Note: The peaks in cases in 2018/19 Q1 and 2020/21 Q1 may be influenced by IBAC’s operations and prevention activity including the public reporting on Operation Lansdowne and Operation Esperance.

Graph 2. Public vs private allegations and cases (1 July 2018 to 31 December 2022)

Graph 2. Public vs private allegations and cases (1 July 2018 to 31 December 2022)

IBAC receives more allegations about public sector employees (87% of total) in the transport sector than employees in private sector agencies, shown in the graph as Business/For profit. This is despite the private sector comprising over half of the employees in the transport sector. This does not necessarily indicate less corruption in the private sector, rather it is likely due to the sector being less aware that IBAC can investigate allegations against private sector contractors in some circumstances.

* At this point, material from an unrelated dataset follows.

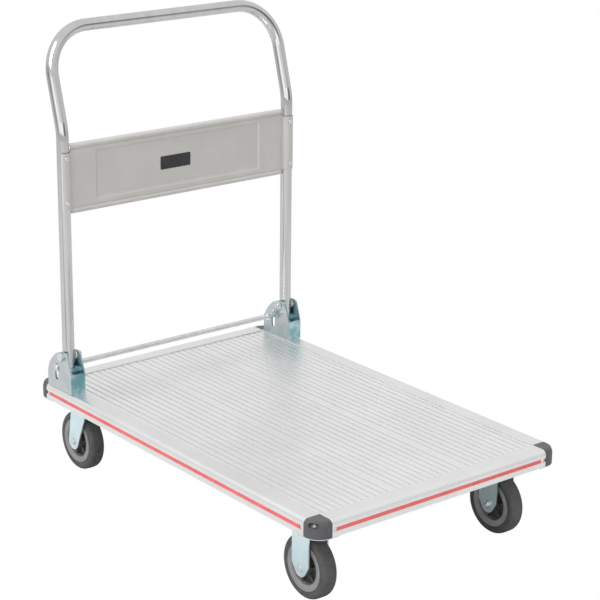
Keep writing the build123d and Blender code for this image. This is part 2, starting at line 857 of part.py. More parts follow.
def bracket(side):
    """Folded bracket: base, two side plates, front web and a stop lip in front of the leg."""
    y = side * leg_y
    outline = bracket_outline() - rod_slot() - Pos(tube_x, pivot_z) * Circle(pivot_radius + bracket_hole_fit)
    back = tube_x - bracket_back
    front = tube_x + bracket_front
    stop_z = frame_top + bracket_front_height
    body = box(back, front, y - bracket_half, y + bracket_half, frame_top, frame_top + bracket_sheet)
    body += box(front - bracket_sheet, front, y - bracket_half, y + bracket_half, frame_top, stop_z)
    body += box(front - stop_depth, front, y - bracket_half, y + bracket_half, stop_z - bracket_sheet, stop_z)
    for edge in (1, -1):
        body += side_sheet(outline, y + edge * bracket_half_gap, y + edge * bracket_half)
    for x in bracket_bolt_places():
        body -= rod_along_z(bolt_radius + bolt_fit, frame_top - cut, frame_top + bracket_sheet + cut, x, y)
    return body


def bracket_bolt_places():
    return (tube_x - bracket_back + bracket_bolt_x, tube_x + bracket_front - bracket_bolt_x)


def bracket_bolt(x, y):
    """Bolt through the bracket's base and the rail's top wall, with its nut in the rail."""
    seat = frame_top + bracket_sheet
    wall = frame_top - rail_top_wall
    shank = rod_along_z(bolt_radius, wall - bracket_bolt_end, seat, x, y)
    head = hex_z(bolt_across, seat, seat + bolt_head_height, x, y)
    return [head + shank, nut_z(wall - bolt_nut_height, x, y)]


def drill_for_brackets(solid, side):
    low = frame_top - rail_top_wall - cut
    for x in bracket_bolt_places():
        solid -= rod_along_z(bolt_radius + bolt_fit, low, frame_top + cut, x, side * leg_y)
    return solid


def pivot_bolt(side):
    """Hex bolt that the leg turns on, head outboard."""
    outer = side * (leg_y + bracket_half)
    inner = side * (leg_y - bracket_half)
    head = hex_y(hex_across, outer, outer + side * pivot_head_height, tube_x, pivot_z)
    end = inner - side * (pivot_nut_height + pivot_thread_end)
    return head + rod_y(pivot_radius, outer, end, tube_x, pivot_z)


def pivot_nut(side):
    inner = side * (leg_y - bracket_half)
    far = inner - side * pivot_nut_height
    return hex_y(hex_across, inner, far, tube_x, pivot_z) - rod_y(
        pivot_radius + running_fit, inner + side * cut, far - side * cut, tube_x, pivot_z
    )


def pivot_washers(side):
    """Two plastic washers that centre the leg in its bracket."""
    play = (washer_gap - washer_thickness) / 2
    for edge in (1, -1):
        y0 = side * leg_y + edge * (tube_radius + play)
        y1 = y0 + edge * washer_thickness
        yield rod_y(washer_radius, y0, y1, tube_x, pivot_z) - rod_y(
            pivot_radius + nut_fit, y0 - edge * cut, y1 + edge * cut, tube_x, pivot_z
        )


rod_half = leg_y + bracket_half + rod_overhang


def release_rod():
    rod = rod_y(rod_radius, -rod_half, rod_half, rod_x, rod_z)
    return chamfer(rod.edges().filter_by(GeomType.CIRCLE), rod_end_chamfer)


def rod_collar(side):
    """Set collar that keeps the rod centred between the brackets."""
    outer = side * (leg_y - bracket_half - collar_clear)
    inner = outer - side * collar_width
    collar = rod_y(collar_radius, outer, inner, rod_x, rod_z)
    collar = chamfer(collar.edges().filter_by(GeomType.CIRCLE), collar_chamfer)
    return collar - rod_y(rod_radius + running_fit, outer + side * cut, inner - side * cut, rod_x, rod_z)


def rod_clip(side):
    """Retaining ring at the rod's end, just outside the bracket."""
    inner = side * (leg_y + bracket_half + clip_gap)
    outer = inner + side * clip_width
    return rod_y(clip_radius, inner, outer, rod_x, rod_z) - rod_y(
        rod_radius + running_fit, inner - side * cut, outer + side * cut, rod_x, rod_z
    )


def return_spring(side):
    """Extension spring from the pivot bolt's end down to the rod: two hook rings and a close coil."""
    y = side * (leg_y - bracket_half - spring_offset)
    run_x = rod_x - tube_x
    run_z = rod_z - pivot_z
    run = (run_x**2 + run_z**2) ** 0.5
    top_ring = pivot_radius + hook_fit + spring_wire
    low_ring = rod_radius + hook_fit + spring_wire
    # Local frame: Z runs from the pivot to the rod, Y stays across the truck.
    local = Plane(origin=(tube_x, y, pivot_z), x_dir=(0, 1, 0), z_dir=(run_x, 0, run_z))
    wire = Circle(spring_wire)
    coil_start = top_ring + hook_link
    coil_end = run - low_ring - hook_link
    pitch = (coil_end - coil_start) / spring_coils
    helix = Helix(pitch=pitch, height=coil_end - coil_start, radius=spring_radius)
    coil = sweep(Plane(origin=helix @ 0, z_dir=helix % 0) * wire, path=helix, is_frenet=True)
    spring = Pos(0, 0, coil_start) * coil
    spring += hook(top_ring, 0, coil_start)
    spring += hook(low_ring, run, coil_end)
    return local.location * spring


def hook(radius, centre, end):
    """Ring round a pin at this height, with the straight that joins it to the coil's end."""
    ring = Pos(0, 0, centre) * Rot(90, 0, 0) * Rot(0, 90, 0) * Torus(radius, spring_wire)
    near = centre + radius if end > centre else centre - radius
    link = Plane(origin=(0, 0, near), z_dir=(spring_radius, 0, end - near)) * Circle(spring_wire)
    length = (spring_radius**2 + (end - near) ** 2) ** 0.5
    joints = Pos(0, 0, near) * Sphere(spring_wire) + Pos(spring_radius, 0, end) * Sphere(spring_wire)
    return ring + extrude(link, length) + joints


# ---------------------------------------------------------------- write the nodes


for node, (side, start, length) in rail_sides.items():
    solid = drill_for_gussets(rail(side, start, length))
    if side == "+y":
        solid = drill_for_brackets(solid, 1)
    if side == "-y":
        solid = drill_for_brackets(solid, -1)
    save(solid, node)
    save(stripe(side, start, length), stripe_names[node])

for place, solid in four_corners(corner_guard()).items():
    save(solid, f"corner_guard_{place}")
save(group(four_corners(guard_screw()).values()), "guard_screws")
save(group(four_corners(gusset()).values()), "corner_gussets")
frame_screws = [s for screw in gusset_screws() for s in four_corners(screw).values()]
save(group(frame_screws), "frame_screws")

for i, name in enumerate(("right", "middle", "left")):
    save(plank((i - 1) * plank_pitch), f"deck_plank_{name}")
for name, x in {"front": rigid_x, "middle": 0.0, "rear": swivel_x}.items():
    save(cross_channel(x, name != "middle"), f"cross_channel_{name}")

sides = {"left": 1, "right": -1}
caster_bolts = []
for name, side in sides.items():
    y = side * caster_y
    save(rigid_fork(y), f"rigid_fork_{name}")
    save(swivel_plate(y), f"swivel_plate_{name}")
    save(swivel_fork(y), f"swivel_fork_{name}")
    save(sleeve(axle_x, y), f"rear_sleeve_{name}")
    save(group(axle_bolt(axle_x, y)), f"rear_axle_bolt_{name}")
    for end, x in {"front": rigid_x, "rear": axle_x}.items():
        save(hub(x, y), f"{end}_hub_{name}")
        save(tyre(x, y), f"{end}_tyre_{name}")
    for x in (rigid_x, swivel_x):
        for bolt_x, bolt_y in plate_holes(x):
            caster_bolts += caster_bolt(bolt_x, side * bolt_y)
save(group(caster_bolts), "caster_bolts")
save(group(sleeve(rigid_x, side * caster_y) for side in (1, -1)), "front_sleeves")
save(group(piece for side in (1, -1) for piece in axle_bolt(rigid_x, side * caster_y)), "front_axle_bolts")
save(group(kingpin(side * caster_y) for side in (1, -1)), "swivel_kingpins")
save(group(ball for side in (1, -1) for ball in race_balls(side * caster_y)), "swivel_balls")

save(handle_tube(), "handle_tube")
save(group(tube_plug(side) for side in (1, -1)), "tube_plugs")
save(handle_panel(), "handle_panel")
save(group(panel_rivet(side, z) for side in (1, -1) for z in rivet_heights()), "panel_rivets")
save(label_plate(), "label_plate")

for name, side in sides.items():
    save(bracket(side), f"handle_bracket_{name}")
    save(return_spring(side), f"return_spring_{name}")
bracket_bolts = [p for side in (1, -1) for x in bracket_bolt_places() for p in bracket_bolt(x, side * leg_y)]
save(group(bracket_bolts), "bracket_bolts")
save(group(pivot_bolt(side) for side in (1, -1)), "pivot_bolts")
save(group(pivot_nut(side) for side in (1, -1)), "pivot_nuts")
save(group(washer for side in (1, -1) for washer in pivot_washers(side)), "pivot_washers")
save(release_rod(), "release_rod")
save(group(rod_collar(side) for side in (1, -1)), "rod_collars")
save(group(rod_clip(side) for side in (1, -1)), "rod_clips")

print(len(written), "nodes written")
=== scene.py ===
# %% [markdown]
# # A flatbed platform truck
# The truck is a deck of aluminium extrusions on four casters, with a folding tube handle.
# Its hard parts are already modelled and come in as a fixed frame. This script gives each of them
# its finish, adds the pieces whose look needs finer mesh work, and sets up a small studio.

# %% Load the frame
from math import cos, pi, radians, sin

import bmesh
import bpy
from mathutils import Matrix, Vector


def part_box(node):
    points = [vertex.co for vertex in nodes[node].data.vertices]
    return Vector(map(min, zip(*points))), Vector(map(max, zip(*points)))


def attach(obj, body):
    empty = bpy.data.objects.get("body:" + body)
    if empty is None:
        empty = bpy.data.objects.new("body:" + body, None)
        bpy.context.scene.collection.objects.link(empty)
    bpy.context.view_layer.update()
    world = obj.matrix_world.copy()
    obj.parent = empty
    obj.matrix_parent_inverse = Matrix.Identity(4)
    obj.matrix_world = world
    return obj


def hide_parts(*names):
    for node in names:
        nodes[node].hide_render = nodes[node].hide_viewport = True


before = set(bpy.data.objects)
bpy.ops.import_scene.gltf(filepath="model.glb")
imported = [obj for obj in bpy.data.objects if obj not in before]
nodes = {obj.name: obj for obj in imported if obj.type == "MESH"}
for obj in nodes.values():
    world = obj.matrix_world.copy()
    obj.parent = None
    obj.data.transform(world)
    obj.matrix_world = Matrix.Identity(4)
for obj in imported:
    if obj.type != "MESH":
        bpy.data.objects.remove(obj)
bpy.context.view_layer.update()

MM = 0.001

# %% [markdown]
# ## Camera
# A long lens from a little above keeps the truck's long edges almost parallel. The camera is
# placed by an azimuth, an elevation and a small roll. Its three axes go straight into a matrix,
# because a roll is harder to set with a tracking target.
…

Graph 3. Allegations received against the transport sector by type of behaviour and organisation function (1 July 2018 to 31 December 2022)

Graph 3. Allegations received against the transport sector by type of behaviour and organisation function (1 July 2018 to 31 December 2022)

IBAC categorises all allegations by the behaviour being alleged and the organisation’s function or activity alleged to have been corrupted. 

The most common types of allegation behaviours against the transport sector (outlined in graph 3), and corresponding examples, are detailed below: 


  • failing to take sufficient or appropriate action, including failure to respond to customer requests or complaints
  • failing to obey instructions or policies, especially while in an official capacity, or while managing people or undertaking procurement
  • failing to properly investigate complaints or incidents about misconduct, fraud and corruption


  • seeking or showing preferential treatment, particularly in people management and procurement and purchasing. This is likely driven by the specialised nature of some roles in the transport sector, which limits the number of suitable candidates and suppliers, and can give the perception of preferential treatment even if robust recruitment or procurement processes exist and are followed.
  • hiding, failing to disclose, or failing to manage conflicts of interest 

Breach of professional boundaries 

  • exceeding delegated powers, including in relation to enforcement powers particularly related to public transport ticketing
  • bullying or harassment

Misuse of resources and information 

  • data breaches and unauthorised deletion of data
  • fabrication, forgery or alteration of information, including fraudulently issuing drivers licences in exchange for money and submitting fraudulent claims for reimbursement
  • unauthorised access to, or disclosure of, confidential information, such as sensitive tender information 


  • claiming expenses that have already been paid for by the organisation
  • falsifying time sheets
  • claiming travel and incidental claims allowances for time not worked

Of interest, IBAC conducted perceptions of corruption surveys of public sector employees in 2022 that found both favouritism and breach of professional boundaries were considered to be behaviours that were of a high risk of occurring. 

Graph 4. Most common allegations by function and organisation type (1 July 2018 to 31 December 2022)

Graph 4. Most common allegations by function and organisation type (1 July 2018 to 31 December 2022)

The most common types of allegation function for the transport sector (shown in graph 4), and related examples, are detailed below:

Official capacity 

  • administrative action, minor activities usually associated with the agency’s primary business
    • taking detrimental action against other staff members for raising concerns about corrupt and improper conduct
    • failing to adequately declare and manage conflicts of interest 
  • external stakeholder engagement (interactions with clients)
    • offering to accept bribes from contractors
  • internal engagement, such as interactions between staff
    • bullying and discriminatory behaviours 

People management 

  • recruitment and promotion 
    • providing false statements about qualifications
    • using undue influence to employ family, friends and other associates
  • complaints management, such as internal investigations 
    • failing to take sufficient action against complaints or failing to conduct thorough and impartial investigations

Financial management 

  • payroll, such as leave and salaries
    • inappropriately authorising salary increases 
    • submitting fraudulent timesheets and failing to record leave
    • fraudulently claiming reimbursements
  • delegations
    • colluding with contractors to enable ‘double dipping’ of government funding
    • failing to manage conflicts of interest 
  • accounts payable and receivable.
    • overpaying contractors for work

Procurement and purchasing 

  • contract management
    • soliciting bribes, gifts and entertainment in exchange for contracts
    • manipulating contract performance measures to ensure certain contractors meet contractual obligations
  • contractor selection processes
    • manipulating selection processes by sharing one supplier’s proposal with another
    • showing favouritism by offering guidance to one tenderer but not others

Official powers

  • granting authorisations and licensing
    • accepting bribes to provide licences 
  • inspections and investigations. Like other departments, transport is the subject of complaints relating to alleged inappropriate, incomplete or incorrectly performed investigations into allegations of behaviours such as fraudulent use of resources or favouritism related to tendering. The department’s inspections and investigations, undertaken by agencies such as VicRoads and the Transport Accident Commission, can also be at risk of perceived or actual corruption or fraud related to decisions that impact licencing or compensation.